Sunday, January 26, 2014

Can the glenoid be reamed after a biological resurfacing? Hemicap. Copeland. Ream and Run.

This email came in yesterday: "I had a hemiarthroplasty of my shoulder last February with a hemicap and the glenoid was biological resurfaced. Unfortunately my shoulder, at times, is still in significant amount of pain and stiff. My questions are: Is it possible to have the glenoid reamed after a biological resurfacing? Also, can the procedure be done with a hemicap or does the humeral head have to have a spherical resurfacing like a copeland?"

First, a few illustrations to clarify the situation. 

Here is an x-ray of a hemicap from the manufacturer's brochure. Note that only part of the humeral joint surface is covered, in this illustration the joint space is not congruent, and the inferior humeral osteophyte appears to be contacting the inferior glenoid.

Here is an x-ray after a ream and run procedure, in which the glenoid has been reamed to match the curvature of the new humeral head which is fixed without cement in the shaft of the humerus. The only bone that is removed in this procedure is that of the arthritic humeral head. The bone removed is used to help achieve a tight fit of the stem in the humeral shaft. Note the dark space between the humeral head and the glenoid where a new soft tissue layer has regenerated.

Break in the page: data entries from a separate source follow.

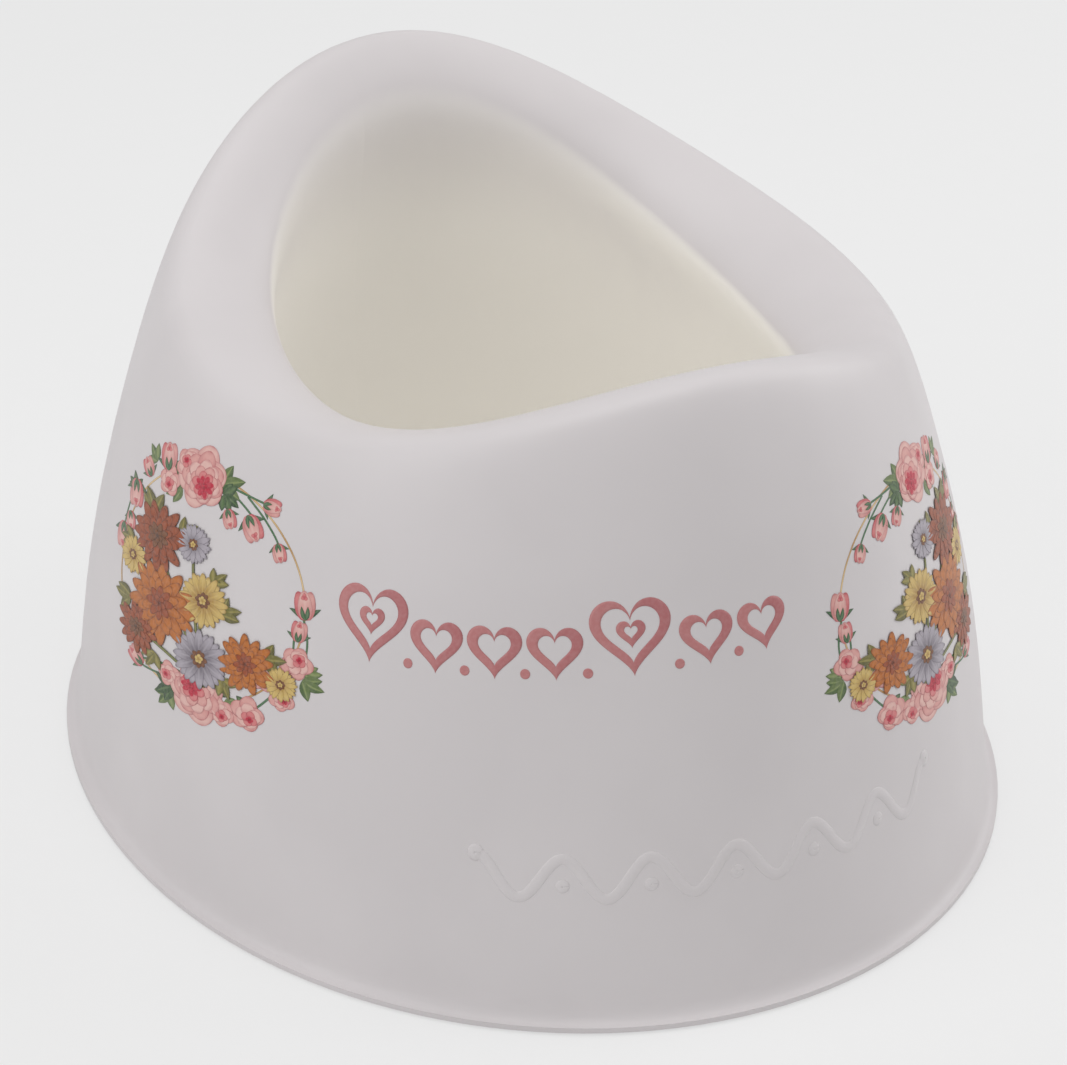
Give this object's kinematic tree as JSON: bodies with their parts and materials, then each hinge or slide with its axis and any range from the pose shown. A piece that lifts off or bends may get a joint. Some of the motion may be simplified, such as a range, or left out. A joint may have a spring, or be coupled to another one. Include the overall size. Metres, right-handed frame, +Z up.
{
  "type": "potty training chair",
  "caption": "One-piece moulded potty with a high back, a raised splash guard, rubber feet and floral prints.",
  "frame": {"origin": "on the floor under the middle of the base", "axes": "+Z up; -Y towards the front, where the splash guard is; +X to the right as seen from the front"},
  "size_m": [0.299, 0.3426, 0.2055],
  "materials": {
    "potty_plastic": "satin off-white, fine moulded texture",
    "foot_rubber": "soft matt grey",
    "flower_print": "printed film, pink roses and green leaves",
    "heart_print": "printed film, dusty rose"
  },
  "bodies": {
    "root": {"potty_shell": "potty_plastic", "foot_front_left": "foot_rubber", "foot_front_right": "foot_rubber", "foot_rear_left": "foot_rubber", "foot_rear_right": "foot_rubber", "wreath_print_left": "flower_print", "wreath_print_right": "flower_print", "heart_row_print": "heart_print"}
  },
  "joints": []
}
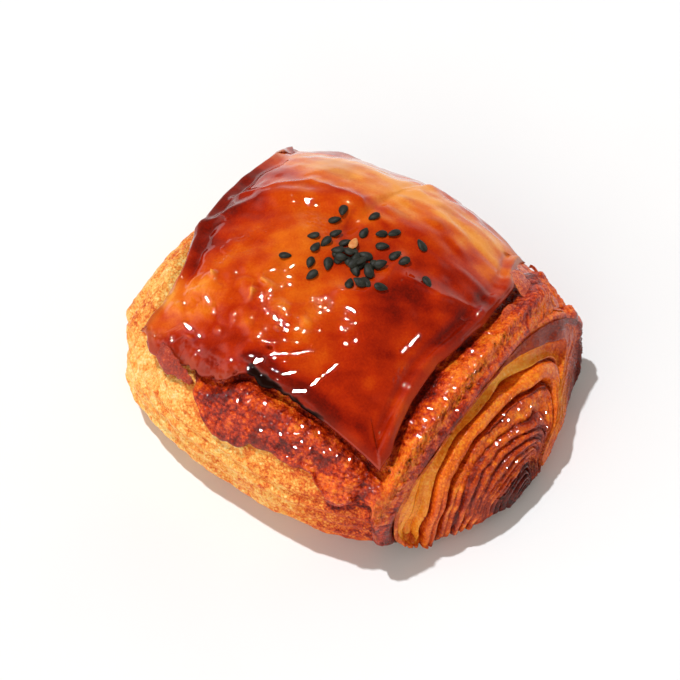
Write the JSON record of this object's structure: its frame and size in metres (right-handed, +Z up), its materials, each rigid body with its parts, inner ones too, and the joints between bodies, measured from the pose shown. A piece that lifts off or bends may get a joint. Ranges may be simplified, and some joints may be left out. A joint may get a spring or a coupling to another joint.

In answer to the question posed in the email, yes we have been able to ream the glenoid in cases of failed resurfacing. In these cases we routinely obtain cultures in that there seems to be a rather high rate of culture positivity for Propionibacterium in failed arthroplasties. In fact, here is a post of such a case after a Copeland arthroplasty.

In the ream and run procedure, we use a stemmed humeral component as shown in the x-ray above because it gives maximal security of fixation and maximal flexibility of head size, curvature, and position.